I was thinking more like 4M or more. Also native quadcore would not need twice as much L2 as MCM one anyway.



erlindo, if cache is disabled then it would show up on CPUz. Also one can't "disable HT".


"* 20-30 % better performance overall"

Funny that AMD itself has stated 15% average IPC lead over K8 according to some earlier presentations. I wonder what kind of benchmarks are they talking about now.


"I guess this could be one of those "few reasons" why a 3.0GHz Barcy obtained a 30K score in 3DMark 06."


Without a third GPU and 3GHz K10 being twice as fast as 4GHz Core2Quad 30k is impossible to achieve. Also can anyone explain how could a mere 500MHz OC on a CPU give them ~7k performance increase in 3dmark?


scientia
"However, I can guarantee that SSE is roughly twice as fast on K10 as K8."
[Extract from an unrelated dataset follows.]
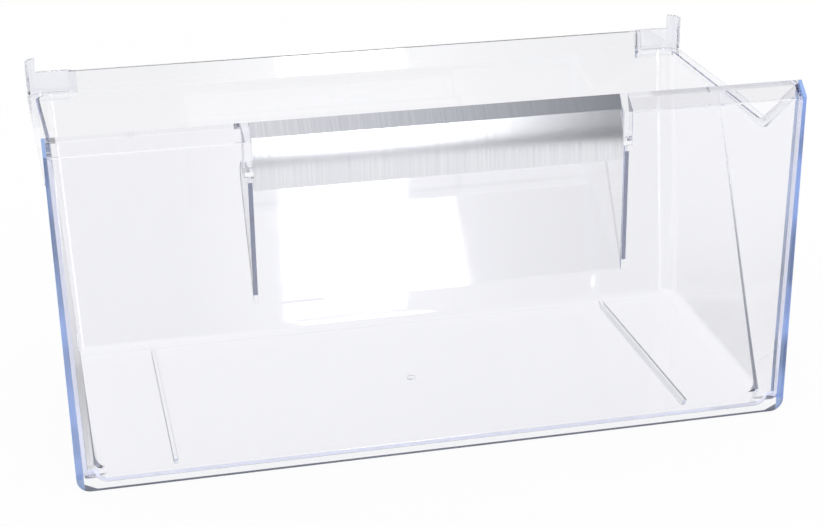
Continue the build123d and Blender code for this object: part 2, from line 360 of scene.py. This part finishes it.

Yes, SSE will be but cinebench is not using SSE all that much.


"Do you honestly think that Intel would bother adding an additional layer of cache if they had decided to reduce what they already have with Penryn?"

Perhaps they are "copying K10" and do small L2 with medium sized L3? L3 is mostly for sharing data between threads, L2 for thread-specific data. With dualcore you won't need to have L3 to share data efficiently but with 4+ cores it will be quite a performance hit to have L2 shared by all the cores, just look at how high latecny does K10 L3 have.

Scientia from AMDZone said...

Axel

"No, evidently Hector changed his mind and chose not to reveal the details of "Asset Light going forward" during Analyst Day, as Grose's slide 30 clearly states:

"For competitive reasons, we are not sharing details of progress at this point, we will so do as soon as its appropriate."


No. That only states that they are not giving details of how far along they are; it does not say that they are not giving details of where they are going.

"What he shared during the CC was sufficiently nebulous to make drawing firm conclusions impossible."

Interesting. I've given several examples to show that it was not nebulous.

"Also, AMD may have stated plans to convert Fab 30 back during the Q1 CC, but plans can change dramatically after continuing massive losses."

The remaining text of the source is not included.